If memory serves those five F-1s were very thirsty, They burned fifteen tons of propellants per second, developing seven and a half million pounds of thrust, one hundred sixty million horsepower. I can’t comprehend why they didn’t collapse under all that pressure. In fact, the entire Apollo program still impresses me. Also impressive is the fact that all twelve men who walked on the moon were Americans.
White males, I hope you're showing the appropriate guilt over this stunning lack of diversity.....
That Saturn V was an amazing machine. You’re right, the numbers are mindboggling. The Sov’s gave up trying to build anything that powerful.
The F-1 burned 3,945 pounds (1,789 kg) of liquid oxygen and 1,738 pounds (788 kg) of RP-1 each second, generating 1,500,000 pounds-force (6.7 MN) of thrust. This equated to a flow rate of 413.5 US gallons (1,565 l) of LOX and 257.9 US gallons (976 l) RP-1 per second. During their two and a half minutes of operation, the five F-1s propelled the Saturn V vehicle to a height of 42 miles (68 km) and a speed of 6,164 miles per hour (9,920 km/h). The combined propellant flow rate of the five F-1s in the Saturn V was 3,357 US gallons (12,710 l) per second.[5] Each F-1 engine had more thrust than three Space Shuttle Main Engines combined.[6]

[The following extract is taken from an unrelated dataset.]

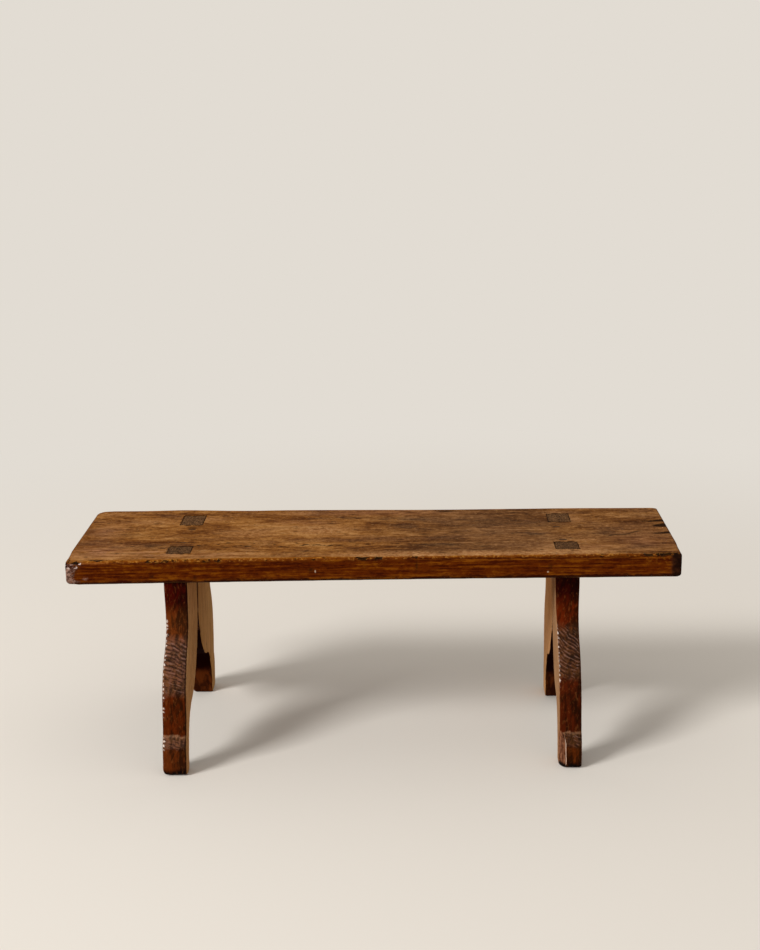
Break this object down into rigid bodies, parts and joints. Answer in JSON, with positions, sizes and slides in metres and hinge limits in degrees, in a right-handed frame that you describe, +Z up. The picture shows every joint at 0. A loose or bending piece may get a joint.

hey, star trek got us out of white guilt about space.
That was such a wonderful time for me, as an American teenager (the summer between eighth and ninth grade). Listening to these conversations brings so much of it back.
One thing I noticed: the hum. In all the audio recordings of Apollo-Houston conversations, there's a deep, ever-present hum that's not quite at the limit of audibility.
What struck me is that you would never hear that hum today; the reason is because all communications channels - including voice - would be digital in our time. Back then, they were analog. When you remember that it was often the case that Earth-crew communications were carried out via a huge dish antenna located somewhere other than in the continental US (I believe one such station was located in Woomera Australia) it is all the more amazing. Analog transmissions, over thousands of terrestrial miles. With so little hum.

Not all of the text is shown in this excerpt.